Having scratched our western attempt, we next thought it might be fine to get a rundown on the legion of classmates who have settled on Hilton Head Island, just off the South Carolina coast, but our designee, Ace Bailey, has recently moved from the area, opting for the mountains in the western part of the state at Tryon, S.C. Ace said he ran into Skip Morse, a long resident of Tryon, and reports that Skip is in fine health.

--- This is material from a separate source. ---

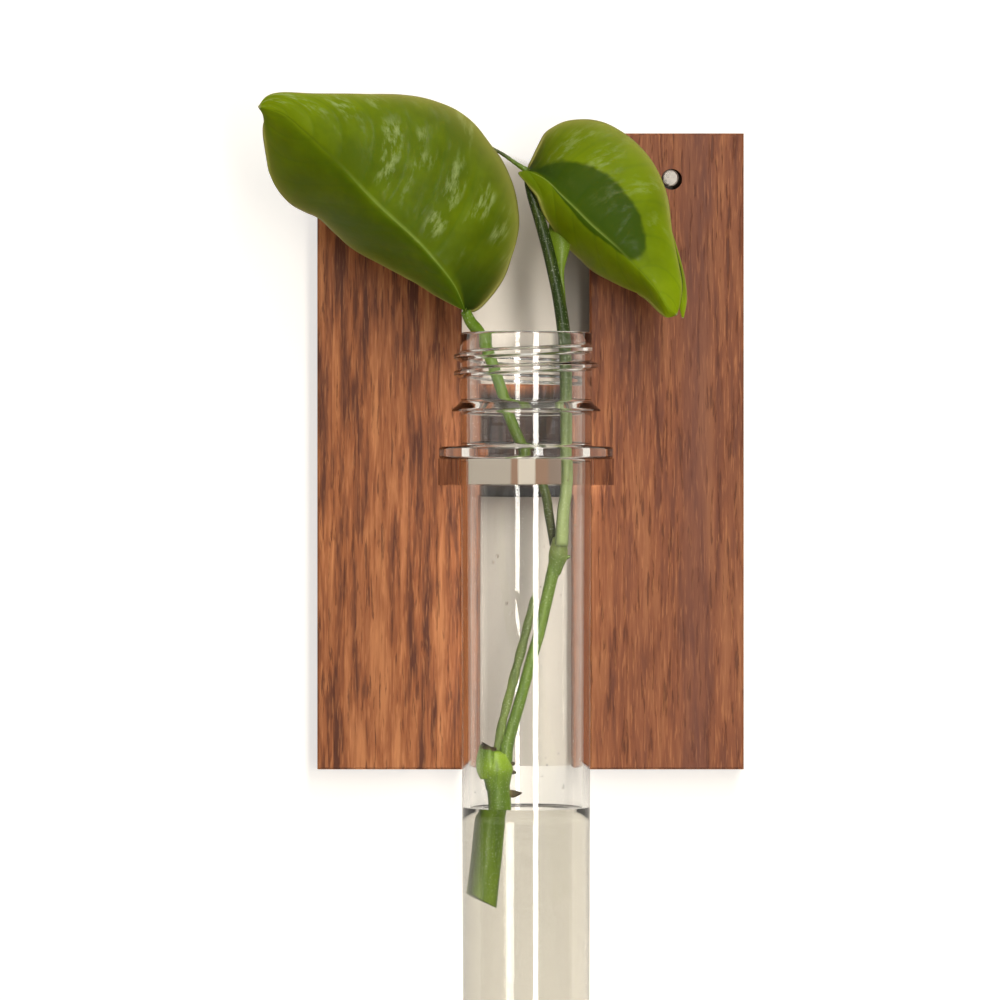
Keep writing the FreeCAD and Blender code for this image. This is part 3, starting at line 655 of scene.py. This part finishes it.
def clear_plastic(name, index, tint, least, most, depth):
    """Clear moulded plastic with handling marks and a slow ripple in its surface."""
    material, g = finish(name, Transmission_Weight=1.0, IOR=index)
    at = g.place()
    smear = g.effect("Smear", at, Least=least, Most=most)
    flow = g.effect("Fibre", at, Fineness=160.0, Squeeze=0.05)["Streak"]
    height = g.plus(smear["Ripple"], g.times(flow, 0.4))
    g.feed(Base_Color=g.mix(g.spread(flow, 0.3, 0.7), tint, (1.0, 1.0, 0.995, 1.0)),
           Roughness=smear["Roughness"], Normal=g.bump(height, depth, 0.5))
    return material


def sawn_plastic():
    """The shelf's clear plate: polished faces above and below, sawn faces slightly frosted."""
    material, g = finish("Clear_Shelf", Transmission_Weight=1.0, IOR=1.02)
    at = g.place()
    smear = g.effect("Smear", at, Least=0.02, Most=0.06)
    facing = g.add("ShaderNodeTexCoord").outputs["Normal"]
    sawn = g.spread(g.math("ABSOLUTE", g.axes(facing)[2]), 0.9, 0.3)
    saw = g.effect("Fibre", at, Fineness=900.0, Squeeze=0.03)
    g.feed(Base_Color=g.mix(sawn, (0.98, 0.99, 0.985, 1.0), (0.96, 0.95, 0.93, 1.0)),
           Roughness=g.plus(smear["Roughness"], g.times(sawn, 0.03)),
           Normal=g.bump(g.times(sawn, saw["Streak"]), 0.000005, 0.3))
    return material


def painted_nose_reflections():
    """The shelf's flat nose, with painted reflections of the bright room, the plaque and the tube
    in upright bands of pale grey, brown and cream."""
    material, g = finish("Shelf_Nose", Specular_IOR_Level=0.4, Alpha=0.94)
    at = g.place()
    saw = g.effect("Fibre", at, Fineness=900.0, Squeeze=0.03)
    across = g.plus(g.less(g.axes(at)[0], AXIS[0] * MM), g.wander(saw["Thread"], 0.0006))
    cream = g.times(g.spread(across, -0.0018, -0.0014), g.spread(across, 0.0018, 0.0014))
    colour = g.layers(
        paint(176, 166, 152), (g.spread(across, -0.0031, -0.0027, 0.0, 0.75), paint(142, 98, 66)),
        (cream, paint(214, 204, 188)),
        (g.spread(across, 0.0036, 0.0046, 0.0, 0.6), paint(128, 120, 110)))
    g.feed(Base_Color=colour, Roughness=g.plus(0.22, g.times(saw["Streak"], 0.2)),
           Normal=g.bump(saw["Streak"], 0.000005, 0.3))
    return material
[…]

Time was slipping by and the deadline fast approaching as we shot a frantic note to Doug Beasley, on Cape Cod, where we knew another enclave of '39s holds forth, probably suitably swollen by summer visitors on the Cape and Nantucket or the Vineyard. Doug, as we reported in our last, had just taken over as president of the Dartmouth Club of Cape Cod and we thought might be a font of information. But a letter and follow-up phone call to Doug revealed that he was up to his "you-know-what" with new duties, and a self-inflicted schedule of tutoring high school students in math and english in a summer catch-up program. We had to admire Doug for his courage in that he is not a teacher by trade, and merely thought that he might be of help in the program, hence had volunteered his services. Nonetheless, he felt that at the moment he was not in a position to take on the chore of writing up 800 words on the comings and goings of Cape Codders for the Magazine.
At this point, one day short of our August deadline, it seems the better part of valor to try and put something down on paper; this despite the fact that our energies have been misplaced by seeking guest authors in lieu of news.
We do know that Bill and BunnyWebster on a trip west in August were planning on stopping in at Michelinda, Mich., to visit George and Ginny Neiley in their summer lair. This knowledge came firsthand from the Websters, who stopped in for the night with the Jacksons in York Harbor, Maine, this past July. They were en route to a camp further "down east" to pick up a grandson.
We shall conclude by passing along accolades to Jim Corner, Bill Tomkins, and their army of agents who managed to gather up $105,721 from 65 percent of our classmates in the 1986 Alumni Fund effort. Granted, we missed the excessively high goal of 125 G's, but for just a year after our prodigious effort at our 45th, we think anything over $100,000 is a real accomplishment.